# [SHORT EXERCISE]
Copy out the data below verbatim.

***

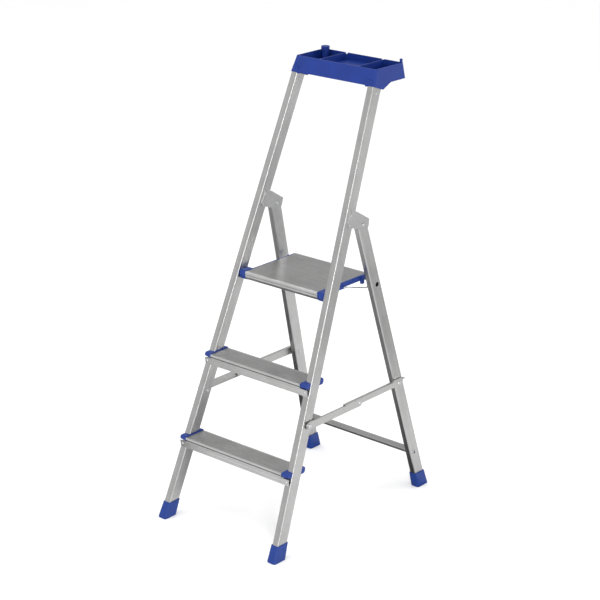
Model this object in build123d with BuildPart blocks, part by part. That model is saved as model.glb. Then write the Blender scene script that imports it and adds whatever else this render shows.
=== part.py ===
from build123d import *
import os
from math import cos, radians, tan

# Folding three-step ladder: two splayed stiles carry two fixed treads, a fold-up platform
# and a plastic tool tray, and a pair of rear legs swings shut behind them.
# Millimetres, +Z up, +Y towards the rear legs, origin on the floor at the middle of the
# footprint. Every sided piece is modelled on the +X side and mirrored.

# ---------------------------------------------------------------- frame lines
STILE_LEAN = 21.95  # degrees from vertical, top leaning back
LEG_LEAN = 15.25  # degrees from vertical, top leaning forward
SPLAY = 0.0594  # sideways lean of both frames per unit of height
HALF_SPAN = 204.93  # middle plane to stile centre, at the floor
STANCE = 629.4  # stile front face to leg front face, at the floor

# rails
STILE_W, STILE_D, STILE_R = 21.0, 35.2, 3.0
LEG_W, LEG_D, LEG_R = 17.6, 37.7, 2.5
WALL = 1.5
STILE_TOP_Z = 1208.0
RAIL_END_Z = 7.0  # the rails stop this far above the floor, inside their feet

# steps
LOWER_Z, MIDDLE_Z, PLATFORM_Z = 230.0, 455.0, 677.0
TREAD_NOSE, TREAD_REAR = 20.4, 50.0  # in front of and behind the stile front face
TREAD_DROP = 33.0  # fascia depth
DECK_T = 2.2
CAP_T = 4.0  # plastic between a tread's end and its stile
PLAT_HALF = 130.0
PLAT_NOSE, PLAT_REAR = 0.5, 212.7
PLAT_DROP = 23.0
PLAT_SIDE_T = 3.5  # plastic beside the deck

# pivots, as (distance behind the stile front face at the floor, height)
HINGE = (420.5, 838.0)
BRACE_A = (160.7, 345.0)
BRACE_M = (371.2, 345.0)
BRACE_B = (554.2, 345.0)
PLAT_PIVOT = (285.8, 662.0)
WIRE_FRONT = (379.2, 664.0)
WIRE_REAR = (473.8, 656.0)
WIRE_LOW = (479.0, 637.0)
PIN_PLAY = 0.05  # radial running clearance of every pin in its hole
HINGE_PIN_R = 4.0
PLAT_PIN_R = 3.5
BRACE_PIN_R = 3.5  # at both ends of a brace
MID_PIN_R = 3.0
WIRE_R = 2.0
WIRE_HOLE_R = 3.0  # loose hole for the wire's end in the leg's inner wall
WIRE_PORT_R = 6.5  # opening in the leg's outer wall
HEAD_TAPER = 35  # degrees, sides of every rivet head

# feet
FOOT_FLARE = 5.0
FOOT_WALL = 2.4
FOOT_H = 45.0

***

# [CORRECT OUTPUT]
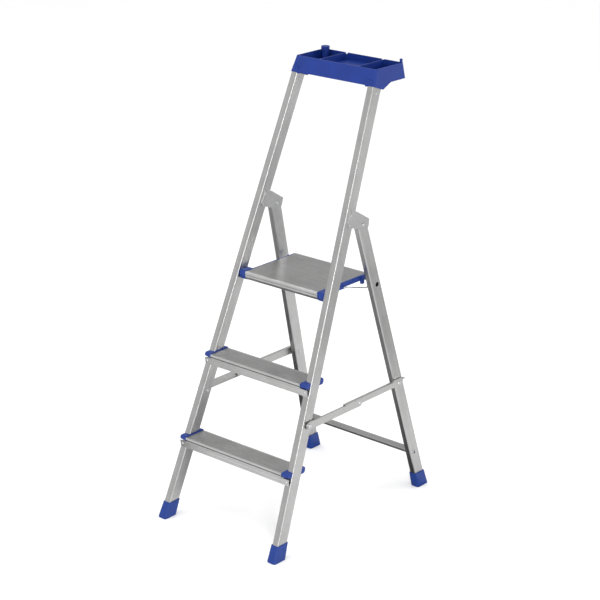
Model this object in build123d with BuildPart blocks, part by part. That model is saved as model.glb. Then write the Blender scene script that imports it and adds whatever else this render shows.
=== part.py ===
from build123d import *
import os
from math import cos, radians, tan

# Folding three-step ladder: two splayed stiles carry two fixed treads, a fold-up platform
# and a plastic tool tray, and a pair of rear legs swings shut behind them.
# Millimetres, +Z up, +Y towards the rear legs, origin on the floor at the middle of the
# footprint. Every sided piece is modelled on the +X side and mirrored.

# ---------------------------------------------------------------- frame lines
STILE_LEAN = 21.95  # degrees from vertical, top leaning back
LEG_LEAN = 15.25  # degrees from vertical, top leaning forward
SPLAY = 0.0594  # sideways lean of both frames per unit of height
HALF_SPAN = 204.93  # middle plane to stile centre, at the floor
STANCE = 629.4  # stile front face to leg front face, at the floor

# rails
STILE_W, STILE_D, STILE_R = 21.0, 35.2, 3.0
LEG_W, LEG_D, LEG_R = 17.6, 37.7, 2.5
WALL = 1.5
STILE_TOP_Z = 1208.0
RAIL_END_Z = 7.0  # the rails stop this far above the floor, inside their feet

# steps
LOWER_Z, MIDDLE_Z, PLATFORM_Z = 230.0, 455.0, 677.0
TREAD_NOSE, TREAD_REAR = 20.4, 50.0  # in front of and behind the stile front face
TREAD_DROP = 33.0  # fascia depth
DECK_T = 2.2
CAP_T = 4.0  # plastic between a tread's end and its stile
PLAT_HALF = 130.0
PLAT_NOSE, PLAT_REAR = 0.5, 212.7
PLAT_DROP = 23.0
PLAT_SIDE_T = 3.5  # plastic beside the deck

# pivots, as (distance behind the stile front face at the floor, height)
HINGE = (420.5, 838.0)
BRACE_A = (160.7, 345.0)
BRACE_M = (371.2, 345.0)
BRACE_B = (554.2, 345.0)
PLAT_PIVOT = (285.8, 662.0)
WIRE_FRONT = (379.2, 664.0)
WIRE_REAR = (473.8, 656.0)
WIRE_LOW = (479.0, 637.0)
PIN_PLAY = 0.05  # radial running clearance of every pin in its hole
HINGE_PIN_R = 4.0
PLAT_PIN_R = 3.5
BRACE_PIN_R = 3.5  # at both ends of a brace
MID_PIN_R = 3.0
WIRE_R = 2.0
WIRE_HOLE_R = 3.0  # loose hole for the wire's end in the leg's inner wall
WIRE_PORT_R = 6.5  # opening in the leg's outer wall
HEAD_TAPER = 35  # degrees, sides of every rivet head

# feet
FOOT_FLARE = 5.0
FOOT_WALL = 2.4
FOOT_H = 45.0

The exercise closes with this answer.